Now we see the emergence of “freestyle chess”— hybrid teams, humans and computers — competing against the best of the best chess supercomputers, Hydra. The machine lost the competition because Kasparov concluded that humans on the team were best at “coaching” multiple computers on what to examine, and then synthesising that information for an overall strategy.

In the end, Kasparov did figure out a way to beat the computer: by outsourcing tactics, the part of human expertise that is most easily replaced, the part that he and Polgar prodigies spent years honing.

David Epstein Range, pages 23 & 24

Hogarth compares the kind learning environment with its opposite, the wicked domain. Here the rules are unclear, incomplete, or absent. There might not be repetitive patterns, and feedback is not immediate and clear but is often delayed, inaccurate, or both.

Maybe we humans truly shine in complex environments.

Maybe we humans truly shine in wicked environments.

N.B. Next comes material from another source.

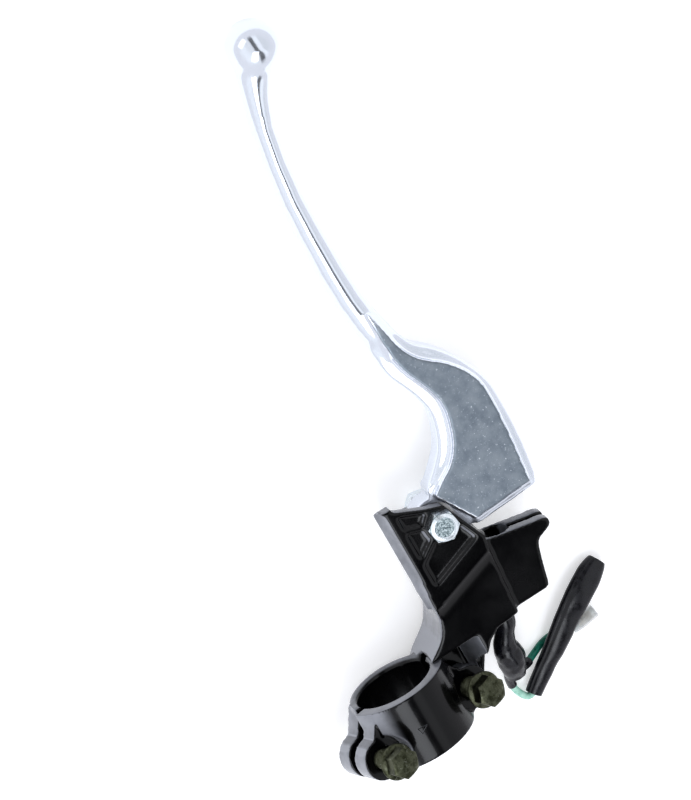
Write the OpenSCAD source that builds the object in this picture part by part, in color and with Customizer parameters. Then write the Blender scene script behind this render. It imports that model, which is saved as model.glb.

As with my previous article about Hans Rosling, perhaps hope for us arises in complexity. Despite the Terminator stories, there will be no Skynet that becomes self-aware at a certain point in the near future. There is an invitation for us to become more fully human and to delegate to machines the repetitive. We grow as we engage with the volatile, uncertain, complex and ambiguous world around us.

What do you think about the domain within which you work? Is it a kind learning environment, or a wicked one?